Elle pense que tout ce qu’elle fait est incomplet, mauvais, raté.
Elle voudrait qu’une seconde vie lui soit donnée comme un beau papier
Blanc sur lequel elle pourrait recopier la première, en lui enlevant
Ses tâches et ses ratures.
Elle ne voit pas que le brouillon, c’est la vie même.

Que les gens disparaissent est au fond moins surprenant que de les voir
Apparaître soudain devant nous, proposé à notre cœur et à notre intelligence.
Ces apparitions sont d’autant plus précieuses qu’elles sont infiniment rares.

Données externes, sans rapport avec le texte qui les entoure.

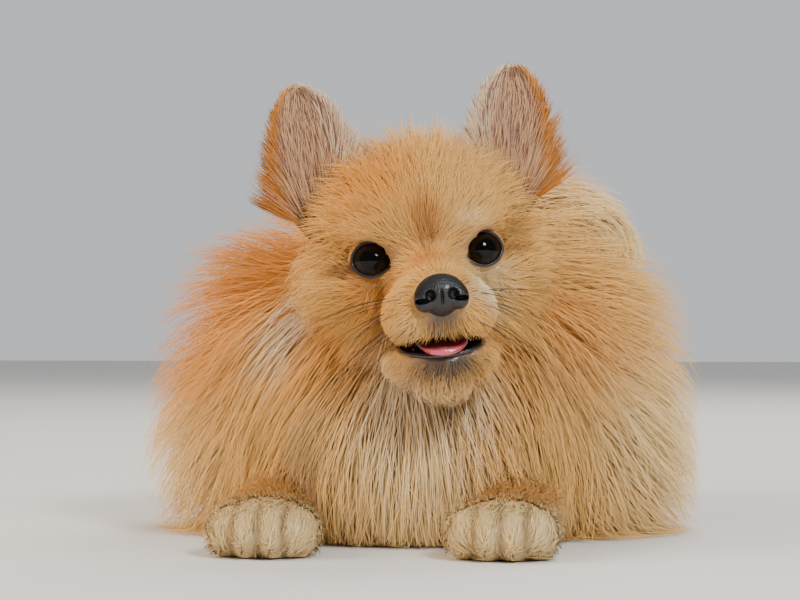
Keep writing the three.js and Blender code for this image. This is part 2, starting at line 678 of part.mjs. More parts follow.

La plupart des gens sont aujourd’hui si parfaitement adaptés au monde
Qu’ils en deviennent inexistants.

Il n’y a pas d’autre consolation que la vérité.

Un rouge-gorge, au pied du tilleul joue à la corde avec un rai de lumière.

Les nouveaux-nés tiennent Dieu captif à l’intérieur de leurs petites mains closes.

P146

J’ai enlevé beaucoup de choses inutiles dans ma vie et Dieu s’est approché pour voir

Ce qui se passait.

P 155 … depuis toujours je multiplie les ruses pour ne pas trahir mon absence à un monde dont je n’ai jamais compris ni les affaires qui l’occupent ni les plaisirs qui le reposent … J’ignore s’il s’agit d’une grâce ou d’une infirmité. Je sais seulement qu’il m’est impossible de vivre dans un monde auquel je ne crois pas.

Chacun de nous naît avec une tâche solitaire à remplir et ceux qu’ils rencontrent l’aident à l’accomplir ou la lui rendent encore plus difficile : malheur à qui ne sait pas distinguer les uns des Autres.

Ne croyez pas que je sois bon, sage ou même intelligent, croyez seulement à ce que j’ai vu car je l’ai réellement vu."